- **INFORMATION PROVIDED**
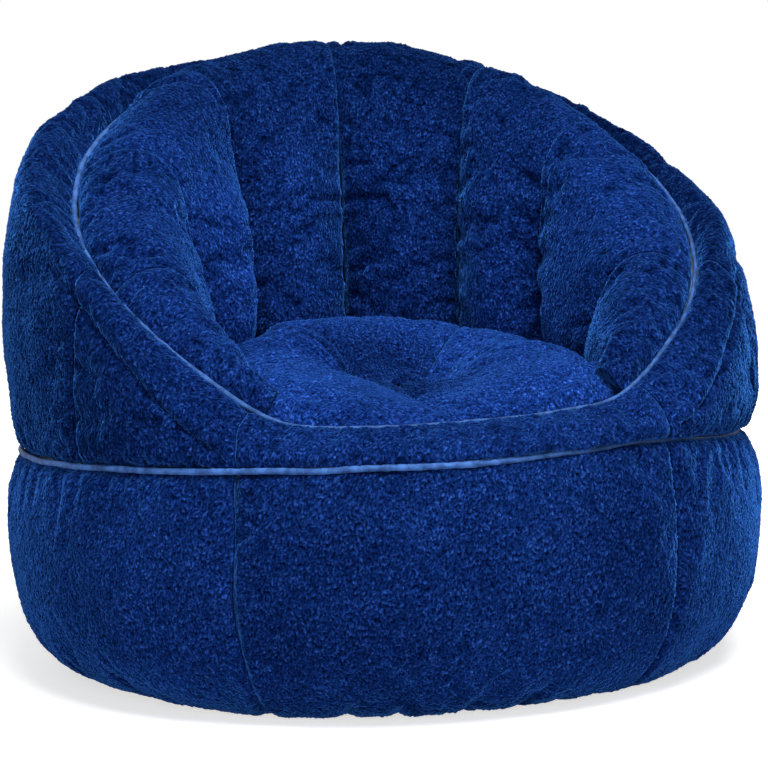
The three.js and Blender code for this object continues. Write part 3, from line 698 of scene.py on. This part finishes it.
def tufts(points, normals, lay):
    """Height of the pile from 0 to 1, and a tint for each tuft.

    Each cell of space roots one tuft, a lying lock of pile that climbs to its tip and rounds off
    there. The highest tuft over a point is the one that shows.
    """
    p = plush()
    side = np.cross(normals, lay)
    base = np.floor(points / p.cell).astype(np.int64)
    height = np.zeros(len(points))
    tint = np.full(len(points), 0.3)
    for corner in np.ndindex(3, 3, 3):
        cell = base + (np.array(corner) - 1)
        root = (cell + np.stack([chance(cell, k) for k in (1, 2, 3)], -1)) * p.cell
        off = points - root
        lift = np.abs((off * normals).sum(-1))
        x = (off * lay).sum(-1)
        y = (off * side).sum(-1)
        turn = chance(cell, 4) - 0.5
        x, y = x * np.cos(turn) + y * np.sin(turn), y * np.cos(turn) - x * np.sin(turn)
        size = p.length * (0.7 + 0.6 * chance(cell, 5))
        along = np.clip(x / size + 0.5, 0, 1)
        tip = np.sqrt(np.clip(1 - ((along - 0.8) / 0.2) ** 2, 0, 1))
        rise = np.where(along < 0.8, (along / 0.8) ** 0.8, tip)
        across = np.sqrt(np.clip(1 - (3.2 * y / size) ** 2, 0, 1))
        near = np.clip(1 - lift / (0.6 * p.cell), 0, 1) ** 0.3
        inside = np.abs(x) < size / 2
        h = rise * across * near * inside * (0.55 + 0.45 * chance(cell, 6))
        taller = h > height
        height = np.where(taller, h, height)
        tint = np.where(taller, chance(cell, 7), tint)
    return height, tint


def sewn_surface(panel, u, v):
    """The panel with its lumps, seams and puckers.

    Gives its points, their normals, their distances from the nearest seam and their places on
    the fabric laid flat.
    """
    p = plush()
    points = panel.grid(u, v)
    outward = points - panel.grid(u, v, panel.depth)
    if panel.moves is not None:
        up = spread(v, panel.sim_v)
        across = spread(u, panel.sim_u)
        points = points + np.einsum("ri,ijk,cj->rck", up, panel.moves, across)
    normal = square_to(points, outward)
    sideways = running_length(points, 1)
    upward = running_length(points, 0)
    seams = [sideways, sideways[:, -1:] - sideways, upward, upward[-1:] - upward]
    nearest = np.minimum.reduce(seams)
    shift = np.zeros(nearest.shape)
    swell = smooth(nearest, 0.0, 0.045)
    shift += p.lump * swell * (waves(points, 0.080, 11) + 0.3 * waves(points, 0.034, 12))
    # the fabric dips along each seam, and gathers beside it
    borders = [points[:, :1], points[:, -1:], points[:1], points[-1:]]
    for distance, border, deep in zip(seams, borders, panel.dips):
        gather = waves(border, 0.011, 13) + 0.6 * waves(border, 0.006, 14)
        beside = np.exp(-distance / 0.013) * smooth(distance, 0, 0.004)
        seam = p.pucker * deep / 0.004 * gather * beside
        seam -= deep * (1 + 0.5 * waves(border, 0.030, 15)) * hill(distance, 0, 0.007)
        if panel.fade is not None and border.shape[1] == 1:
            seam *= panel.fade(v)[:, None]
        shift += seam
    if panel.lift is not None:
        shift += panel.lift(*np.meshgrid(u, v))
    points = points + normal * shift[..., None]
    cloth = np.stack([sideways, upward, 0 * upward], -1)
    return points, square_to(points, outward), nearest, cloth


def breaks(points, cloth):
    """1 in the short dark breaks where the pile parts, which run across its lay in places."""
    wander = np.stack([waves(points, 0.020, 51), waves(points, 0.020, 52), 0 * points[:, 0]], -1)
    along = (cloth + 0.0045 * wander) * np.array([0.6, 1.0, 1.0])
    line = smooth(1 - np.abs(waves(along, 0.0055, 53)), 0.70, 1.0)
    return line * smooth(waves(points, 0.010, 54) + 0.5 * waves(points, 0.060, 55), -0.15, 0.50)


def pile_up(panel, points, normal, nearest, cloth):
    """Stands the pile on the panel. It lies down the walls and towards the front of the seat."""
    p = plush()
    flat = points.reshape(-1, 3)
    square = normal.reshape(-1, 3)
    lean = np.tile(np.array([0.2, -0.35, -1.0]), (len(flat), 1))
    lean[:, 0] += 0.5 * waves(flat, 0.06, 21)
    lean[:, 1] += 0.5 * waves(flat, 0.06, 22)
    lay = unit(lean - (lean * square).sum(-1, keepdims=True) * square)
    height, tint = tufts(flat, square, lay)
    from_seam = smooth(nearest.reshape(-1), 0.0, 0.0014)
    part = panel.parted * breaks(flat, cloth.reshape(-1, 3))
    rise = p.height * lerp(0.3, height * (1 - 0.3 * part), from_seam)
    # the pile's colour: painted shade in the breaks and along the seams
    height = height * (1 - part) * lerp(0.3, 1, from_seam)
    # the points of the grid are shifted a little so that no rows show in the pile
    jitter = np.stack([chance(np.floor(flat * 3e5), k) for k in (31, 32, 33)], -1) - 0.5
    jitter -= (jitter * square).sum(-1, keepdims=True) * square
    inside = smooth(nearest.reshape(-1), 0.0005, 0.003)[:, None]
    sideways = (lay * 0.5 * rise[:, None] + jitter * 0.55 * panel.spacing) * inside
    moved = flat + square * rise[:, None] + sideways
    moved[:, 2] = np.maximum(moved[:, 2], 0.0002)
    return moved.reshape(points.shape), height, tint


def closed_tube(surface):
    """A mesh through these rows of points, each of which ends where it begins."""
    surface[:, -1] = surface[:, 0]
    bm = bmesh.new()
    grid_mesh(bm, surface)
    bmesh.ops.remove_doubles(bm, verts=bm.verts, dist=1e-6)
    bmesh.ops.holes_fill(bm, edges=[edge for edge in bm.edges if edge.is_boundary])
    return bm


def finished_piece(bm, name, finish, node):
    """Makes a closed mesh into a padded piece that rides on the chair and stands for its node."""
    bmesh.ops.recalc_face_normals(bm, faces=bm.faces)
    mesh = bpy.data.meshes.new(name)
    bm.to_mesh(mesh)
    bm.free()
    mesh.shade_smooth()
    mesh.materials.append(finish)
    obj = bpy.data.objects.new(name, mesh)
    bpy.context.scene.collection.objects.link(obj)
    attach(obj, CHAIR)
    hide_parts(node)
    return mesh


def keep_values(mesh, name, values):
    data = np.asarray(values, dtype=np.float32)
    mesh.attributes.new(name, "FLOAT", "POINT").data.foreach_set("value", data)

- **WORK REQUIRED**
Only the lines from the start of the data to the line holding "for each tuft." are wanted; return them exactly, both ends included.

- **COMPLETE ANSWER**
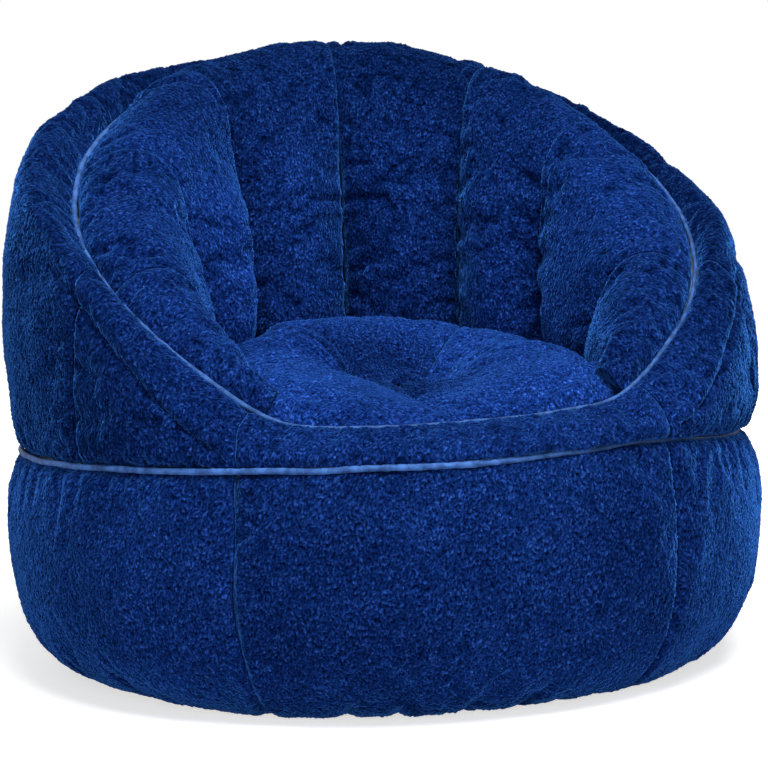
The three.js and Blender code for this object continues. Write part 3, from line 698 of scene.py on. This part finishes it.
def tufts(points, normals, lay):
    """Height of the pile from 0 to 1, and a tint for each tuft.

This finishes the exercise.